— Given request —
Beginning with the first line of the data below, extract each line up to and including the one containing "dark: float = 1.0". Copy them exactly and add nothing.

— Given entries —
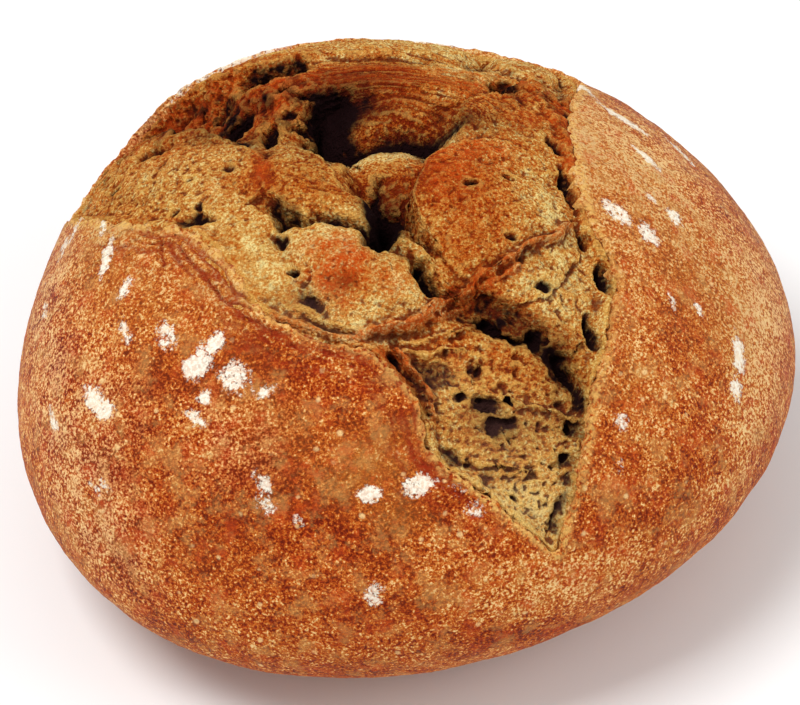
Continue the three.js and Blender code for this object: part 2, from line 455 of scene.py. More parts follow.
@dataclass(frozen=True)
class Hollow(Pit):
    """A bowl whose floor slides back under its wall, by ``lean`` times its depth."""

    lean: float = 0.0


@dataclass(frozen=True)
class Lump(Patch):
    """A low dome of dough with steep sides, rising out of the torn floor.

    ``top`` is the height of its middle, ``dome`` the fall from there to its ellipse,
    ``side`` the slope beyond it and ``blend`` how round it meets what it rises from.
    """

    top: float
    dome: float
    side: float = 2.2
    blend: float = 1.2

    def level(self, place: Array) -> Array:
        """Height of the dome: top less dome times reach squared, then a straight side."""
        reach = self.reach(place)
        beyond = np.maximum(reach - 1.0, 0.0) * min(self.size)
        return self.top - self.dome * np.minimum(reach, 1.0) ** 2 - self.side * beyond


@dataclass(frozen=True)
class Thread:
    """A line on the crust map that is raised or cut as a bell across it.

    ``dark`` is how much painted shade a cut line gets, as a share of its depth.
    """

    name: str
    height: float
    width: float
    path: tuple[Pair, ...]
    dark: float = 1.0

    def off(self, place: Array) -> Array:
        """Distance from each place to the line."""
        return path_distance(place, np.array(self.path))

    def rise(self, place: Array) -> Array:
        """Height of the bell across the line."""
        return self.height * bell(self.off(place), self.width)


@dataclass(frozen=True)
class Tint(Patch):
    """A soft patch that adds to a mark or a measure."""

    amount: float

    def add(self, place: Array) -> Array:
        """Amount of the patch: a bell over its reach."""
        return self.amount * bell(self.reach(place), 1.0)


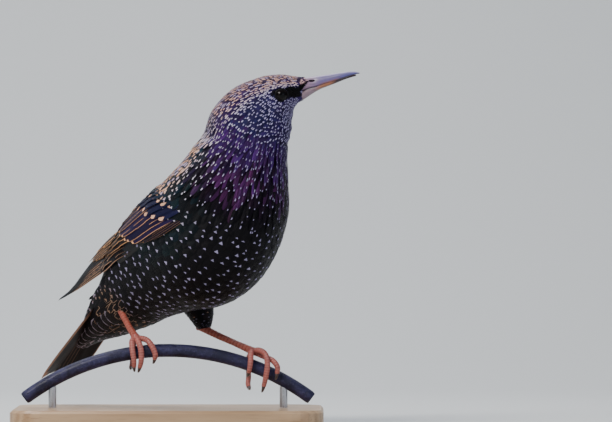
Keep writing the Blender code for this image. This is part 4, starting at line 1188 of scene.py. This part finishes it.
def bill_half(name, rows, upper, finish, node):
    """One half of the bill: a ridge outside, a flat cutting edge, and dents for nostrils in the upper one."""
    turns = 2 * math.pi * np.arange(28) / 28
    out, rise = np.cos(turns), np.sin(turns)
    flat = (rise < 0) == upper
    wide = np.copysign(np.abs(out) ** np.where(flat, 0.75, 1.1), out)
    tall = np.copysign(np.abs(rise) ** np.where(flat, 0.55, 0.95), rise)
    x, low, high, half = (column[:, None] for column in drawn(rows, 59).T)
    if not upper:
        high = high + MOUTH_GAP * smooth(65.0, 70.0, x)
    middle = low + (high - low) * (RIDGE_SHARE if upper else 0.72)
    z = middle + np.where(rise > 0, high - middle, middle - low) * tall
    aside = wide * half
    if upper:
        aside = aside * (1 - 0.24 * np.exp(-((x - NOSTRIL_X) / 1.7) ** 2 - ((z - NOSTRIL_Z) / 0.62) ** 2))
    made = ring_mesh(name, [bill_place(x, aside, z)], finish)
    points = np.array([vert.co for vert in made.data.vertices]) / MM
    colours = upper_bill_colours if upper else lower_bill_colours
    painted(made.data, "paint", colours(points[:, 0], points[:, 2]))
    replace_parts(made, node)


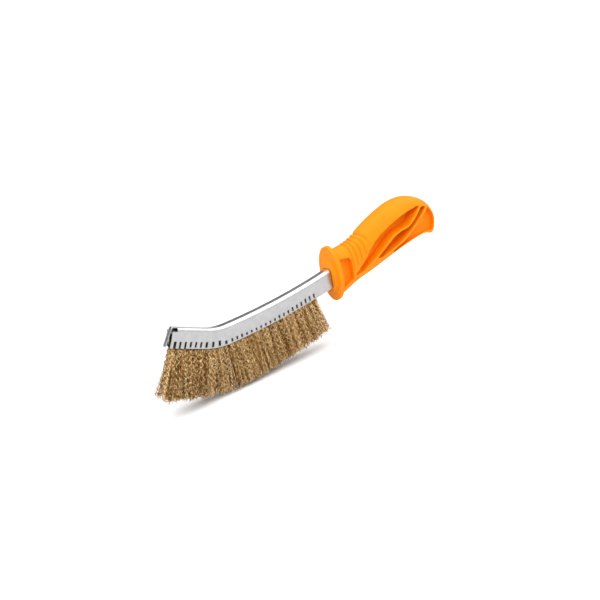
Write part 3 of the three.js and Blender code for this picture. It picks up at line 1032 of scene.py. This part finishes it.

— Solution to the exercise —
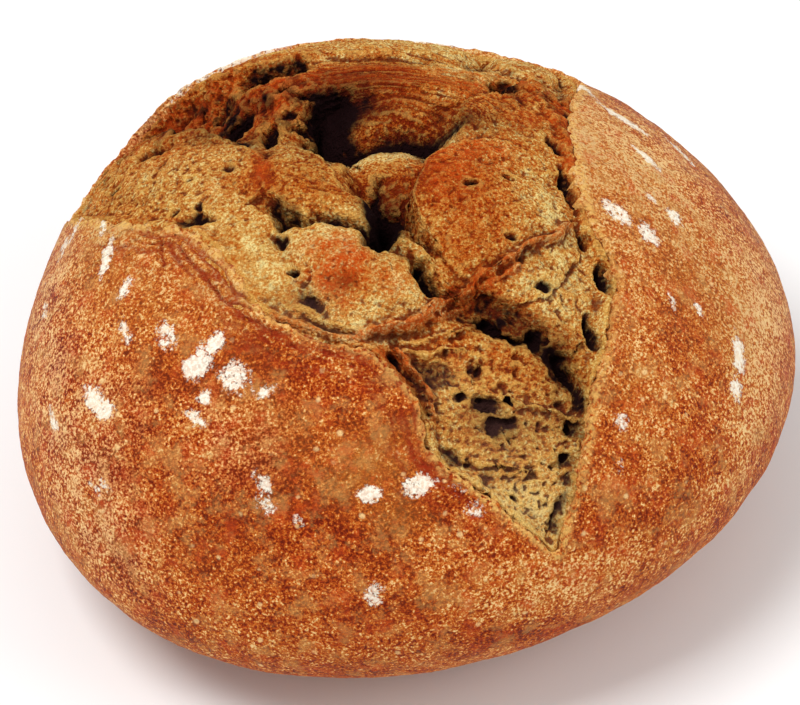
Continue the three.js and Blender code for this object: part 2, from line 455 of scene.py. More parts follow.
@dataclass(frozen=True)
class Hollow(Pit):
    """A bowl whose floor slides back under its wall, by ``lean`` times its depth."""

    lean: float = 0.0


@dataclass(frozen=True)
class Lump(Patch):
    """A low dome of dough with steep sides, rising out of the torn floor.

    ``top`` is the height of its middle, ``dome`` the fall from there to its ellipse,
    ``side`` the slope beyond it and ``blend`` how round it meets what it rises from.
    """

    top: float
    dome: float
    side: float = 2.2
    blend: float = 1.2

    def level(self, place: Array) -> Array:
        """Height of the dome: top less dome times reach squared, then a straight side."""
        reach = self.reach(place)
        beyond = np.maximum(reach - 1.0, 0.0) * min(self.size)
        return self.top - self.dome * np.minimum(reach, 1.0) ** 2 - self.side * beyond


@dataclass(frozen=True)
class Thread:
    """A line on the crust map that is raised or cut as a bell across it.

    ``dark`` is how much painted shade a cut line gets, as a share of its depth.
    """

    name: str
    height: float
    width: float
    path: tuple[Pair, ...]
    dark: float = 1.0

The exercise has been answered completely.